In an age of fake news, ‘alternative facts’ and political entrenchment, Michael Chabon’s quasi-biography is a welcome invitation to question the boundaries of truth and fiction. Ostensibly a biography of Chabon’s grandfather, who, just days before his death, tells his life story to his grandson, Moonglow becomes a peon to fiction itself, to the power of storytelling and memory.

Chabon prefaces the book with the following: ‘I have stuck to facts except where facts refused to conform with memory, narrative purpose or the truth as I prefer to understand it’ and  acknowledges a wide range of texts, while absolving them from any responsibility for ‘this pack of lies.’  What follows is a rollicking story of family, secrets, lies, memory, loyalty, war, death, religion, a snake on the loose in a Florida retirement home and of, course, love. As well as this, it’s a story of coming to terms with your family story, with the fact that you will never know the whole truth and what that means for your own identity. As the grandfather says at one point in answer to Chabon’s question of whether he was telling him the truth, ‘well, it’s all the way I remember it happening, beyond that I can make no guarantees.’

Perhaps reflecting on the significance and construction of memory, this is a story that is not told in a linear fashion but is instead full of the pull of time, of moments that changed people, and moments that didn’t but that somehow are still remembered and passed on. In true Chabon-style, there are many different ideas and stories simultaneously being explored but as the prose is as economical as it is beautiful, it never feels heavy or preachy and is often lifted by a dark and compassionate humour.

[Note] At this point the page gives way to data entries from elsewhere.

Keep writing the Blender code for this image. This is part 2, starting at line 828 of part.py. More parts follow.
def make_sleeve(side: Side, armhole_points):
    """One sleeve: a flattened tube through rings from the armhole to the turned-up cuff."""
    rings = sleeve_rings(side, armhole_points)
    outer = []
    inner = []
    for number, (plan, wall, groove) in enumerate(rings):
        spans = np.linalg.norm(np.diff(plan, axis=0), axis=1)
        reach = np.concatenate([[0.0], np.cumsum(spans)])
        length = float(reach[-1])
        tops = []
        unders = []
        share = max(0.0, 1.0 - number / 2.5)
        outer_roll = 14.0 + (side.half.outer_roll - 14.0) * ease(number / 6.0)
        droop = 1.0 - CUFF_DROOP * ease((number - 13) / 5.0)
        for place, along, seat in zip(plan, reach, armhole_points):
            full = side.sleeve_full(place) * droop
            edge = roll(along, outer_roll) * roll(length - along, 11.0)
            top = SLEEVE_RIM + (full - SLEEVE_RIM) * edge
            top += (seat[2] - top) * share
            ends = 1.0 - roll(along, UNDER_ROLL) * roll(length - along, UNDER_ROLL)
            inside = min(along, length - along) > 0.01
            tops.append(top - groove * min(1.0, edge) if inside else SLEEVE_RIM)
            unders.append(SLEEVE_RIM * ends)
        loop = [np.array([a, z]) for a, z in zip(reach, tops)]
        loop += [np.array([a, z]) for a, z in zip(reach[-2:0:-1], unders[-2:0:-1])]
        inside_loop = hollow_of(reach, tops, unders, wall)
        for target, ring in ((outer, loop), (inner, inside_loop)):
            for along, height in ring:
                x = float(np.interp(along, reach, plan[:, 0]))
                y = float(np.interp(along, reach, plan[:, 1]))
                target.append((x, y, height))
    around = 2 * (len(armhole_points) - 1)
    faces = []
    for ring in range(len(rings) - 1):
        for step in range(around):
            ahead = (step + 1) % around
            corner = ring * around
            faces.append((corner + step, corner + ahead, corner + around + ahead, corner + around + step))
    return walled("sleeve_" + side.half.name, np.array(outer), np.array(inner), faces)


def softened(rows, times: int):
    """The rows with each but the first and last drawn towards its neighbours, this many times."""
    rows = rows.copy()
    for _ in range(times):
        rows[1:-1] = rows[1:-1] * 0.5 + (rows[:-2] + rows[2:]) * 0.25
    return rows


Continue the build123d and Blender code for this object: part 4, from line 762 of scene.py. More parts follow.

In this way one of the most compelling sections of the book are those set just after the war where we follow the grandfather in his attempts to track down a German rocket scientist responsible for the V-2 rockets. This action packed section becomes a moving meditation on friendship, loyalty, morality and science which is not about truth in a literal sense but speaks to the true complex nature of what it means to be human with all of its desires, ambitions and flaws. This is what novels do best, and what makes Moonglow such an excellent antidote to the political climate we currently find ourselves in.